Protein-Free Diet May Make Surgery Less Risky
Doctors usually tell their patients not to eat or drink the night before surgery. But there's new evidence that food consumed weeks before an operation could affect how the body responds to the stress of an operation.
A new study found that mice fed a protein-free diet seemed to be protected from complications after surgery. The findings, published in the journal Science Translational Medicine, could give scientists new insight into how to prevent common complications from surgery - such as heart attacks and strokes - in humans.
Harvard researchers studied two groups of mice, feeding one group a protein-free diet for up to two weeks before surgery, and letting the other group eat normally. The researchers then operated on the mice, using techniques that put their kidneys and livers under added stress.
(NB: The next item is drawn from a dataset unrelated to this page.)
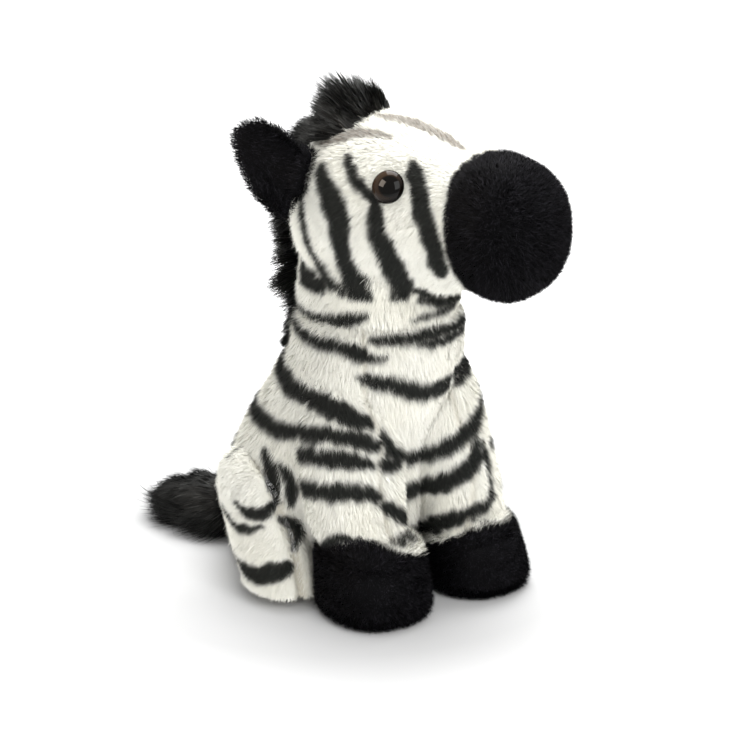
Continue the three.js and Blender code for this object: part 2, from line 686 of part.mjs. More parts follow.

About 40 percent of the mice who ate normally died after the surgery; all of the mice on the protein-free diet survived.
Previous studies in animals have shown that restricting the diet is one way to help the body cope with stress and stay healthy. Study author James Mitchell, an assistant professor at the Harvard School of Public Health, said he and his team were hoping to find out just which elements of the diet can help or hinder the body's response to stress.
"Surgery, by its nature, is traumatic to the body," Mitchell told ABC News. "With changes to the diet, we're getting the body ready for an acute stress like surgery. If we can do that, the complications might be less severe or there might be fewer complications."
Although the study tested only mice, the trauma their bodies experienced after the surgery is similar to what humans can experience, said Dr. Stavros Memtsoudis, an anesthesiologist at the Hospital for Special Surgery in New York City.
"But the human body is very complex, more complex than mice. How one change affects all other organs is very unknown," Memtsoudis said. "Nevertheless, this opens up a whole new concept that should be investigated. Nutrition is a very nuanced intervention before surgery that should be paid attention to."
The study is among the first to suggest that diet changes in the weeks before surgery can be as important as what patients eat in the days immediately beforehand. Usually, the only advice patients get is not to eat or drink the night before their surgery so the stomach is empty and the risk of choking is decreased.
Mitchell said the next steps will be to test whether protein-free diets will work as well in prepping humans for surgery as they did in mice, which would mean figuring out how long a human would need to lay off hamburgers in order to better respond to the stress of surgery.
"And whether or not people would actually be willing to do it is another question," Mitchell said.